Your task →
Extract, unchanged, each line of the listing below from its first line through the line that contains "in each lobe.", inclusive, and nothing else.

Provided material →
↓↓↓

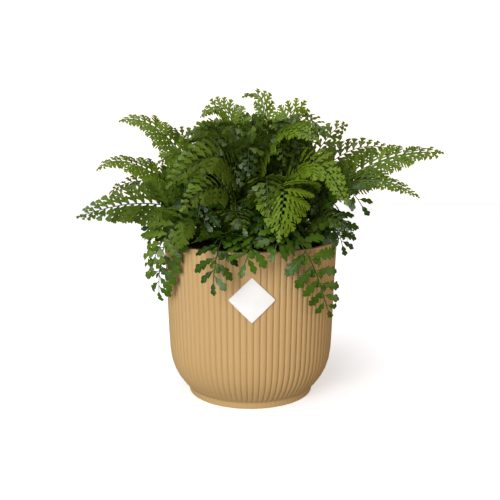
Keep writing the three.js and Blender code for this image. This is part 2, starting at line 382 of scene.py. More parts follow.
@dataclass(frozen=True)
class LeafTissue:
    """Leaf tissue of one age. The mesh gives each leaflet a tone, which is partly its age and partly painted
    light and shade, and its veins by its UV map.

    The mottle is the size of its paler patches in millimetres, and the mottle's share is how far they differ.
    A vein is drawn between two values of its own part of the map, its edge and its middle.
    """

    name: str
    dark: str
    light: str
    vein: str
    roughness: float
    gloss: float
    roughness_spread: float = 0.08
    mottle: float = 3.5
    mottle_share: float = 0.3
    lobe_vein: Pair = (0.8, 1.0)
    mid_vein: Pair = (0.16, 0.04)
    vein_depth: float = 0.15
    vein_share: float = 0.18
    under_share: float = 0.08

    def material(self) -> Material:
        """Gives the eye waxy green leaflets, each a little lighter or darker, with a fine vein in each lobe.

        Returns:
            The new material.
        """
        material, tree, where = new_material(self.name)
        tone = add_node(tree, "Attribute", attribute_name="tone").outputs["Fac"]
        under = add_node(tree, "Attribute", attribute_name="under").outputs["Fac"]
        patches = {"Vector": where, "Scale": 1 / (self.mottle * MM), "Detail": 3.0}
        mottle = add_node(tree, "TexNoise", patches).outputs["Fac"]
        ends = {"Value": mottle, "To Min": -self.mottle_share, "To Max": self.mottle_share}
        spread = add_node(tree, "MapRange", ends).outputs[0]
        share = add_node(tree, "Math", {0: tone, 1: spread}, operation="ADD", use_clamp=True).outputs[0]
        # The dark end is near black, so where the mesh sets a low tone this green is painted shade.
        colours = {0: share, 6: linear(self.dark), 7: linear(self.light)}
        colour = add_node(tree, "Mix", colours, data_type="RGBA").outputs[2]
        lobes = add_node(tree, "UVMap", uv_map="lobes").outputs[0]
        across = add_node(tree, "SeparateXYZ", {"Vector": lobes})
        lobe = add_node(tree, "Math", {0: across.outputs[0], 1: 1.0}, operation="PINGPONG")
        beside = add_node(tree, "Math", {0: across.outputs[1]}, operation="ABSOLUTE")
        veins = {}
        for number, (line, (edge, middle)) in enumerate(((lobe, self.lobe_vein), (beside, self.mid_vein))):
            reach = {"Value": line.outputs[0], "From Min": edge, "From Max": middle}
            veins[number] = add_node(tree, "MapRange", reach).outputs[0]
        vein = add_node(tree, "Math", veins, operation="MAXIMUM").outputs[0]
        # The veins and the undersides are both drawn in the vein's paler green.
        for amount, shown in ((vein, self.vein_share), (under, self.under_share)):
            part = add_node(tree, "Math", {0: amount, 1: shown}, operation="MULTIPLY").outputs[0]
            colours = {0: part, 6: colour, 7: linear(self.vein)}
            colour = add_node(tree, "Mix", colours, data_type="RGBA").outputs[2]
        relief = {"Strength": 0.5, "Distance": self.vein_depth * MM, "Height": vein}
        bump = add_node(tree, "Bump", relief, invert=True)
        smooth, rough = self.roughness - self.roughness_spread, self.roughness + self.roughness_spread
        sheen = add_node(tree, "MapRange", {"Value": mottle, "To Min": smooth, "To Max": rough})
        look = {"Roughness": sheen.outputs[0], "IOR": 1.45, "Specular IOR Level": self.gloss}
        return ended(material, colour, bump, look)


@dataclass(frozen=True)
class StemTissue:
    """The wiry stem, dark brown in the soil and green from the blade on, with streaks in millimetres."""

    name: str = "fern_stem"
    brown: str = "#2A1C10"
    green: str = "#2C3C12"
    streak: float = 2.5
    streak_depth: float = 0.1
    streak_share: float = 0.25
    roughness: float = 0.42

    def material(self) -> Material:
        """Gives the eye a smooth wiry stem with long faint streaks.

        Returns:
            The new material.
        """
        material, tree, where = new_material(self.name)
        along = add_node(tree, "Attribute", attribute_name="tone").outputs["Fac"]
        grain = {"Vector": where, "Scale": 1 / (self.streak * MM), "Detail": 4.0}
        streaks = add_node(tree, "TexNoise", grain).outputs["Fac"]
        ends = {"Value": streaks, "To Min": -self.streak_share, "To Max": self.streak_share}
        spread = add_node(tree, "MapRange", ends)
        share = add_node(tree, "Math", {0: along, 1: spread.outputs[0]}, operation="ADD", use_clamp=True)
        colours = {0: share.outputs[0], 6: linear(self.brown), 7: linear(self.green)}
        colour = add_node(tree, "Mix", colours, data_type="RGBA")
        bump = add_node(tree, "Bump", {"Strength": 0.3, "Distance": self.streak_depth * MM, "Height": streaks})
        return ended(material, colour.outputs[2], bump, {"Roughness": self.roughness})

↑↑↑

Written reply →
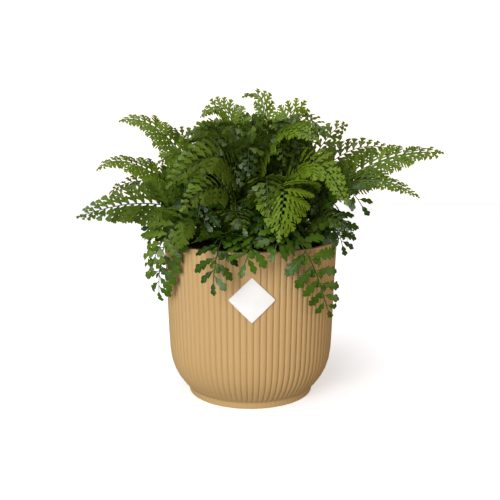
Keep writing the three.js and Blender code for this image. This is part 2, starting at line 382 of scene.py. More parts follow.
@dataclass(frozen=True)
class LeafTissue:
    """Leaf tissue of one age. The mesh gives each leaflet a tone, which is partly its age and partly painted
    light and shade, and its veins by its UV map.

    The mottle is the size of its paler patches in millimetres, and the mottle's share is how far they differ.
    A vein is drawn between two values of its own part of the map, its edge and its middle.
    """

    name: str
    dark: str
    light: str
    vein: str
    roughness: float
    gloss: float
    roughness_spread: float = 0.08
    mottle: float = 3.5
    mottle_share: float = 0.3
    lobe_vein: Pair = (0.8, 1.0)
    mid_vein: Pair = (0.16, 0.04)
    vein_depth: float = 0.15
    vein_share: float = 0.18
    under_share: float = 0.08

    def material(self) -> Material:
        """Gives the eye waxy green leaflets, each a little lighter or darker, with a fine vein in each lobe.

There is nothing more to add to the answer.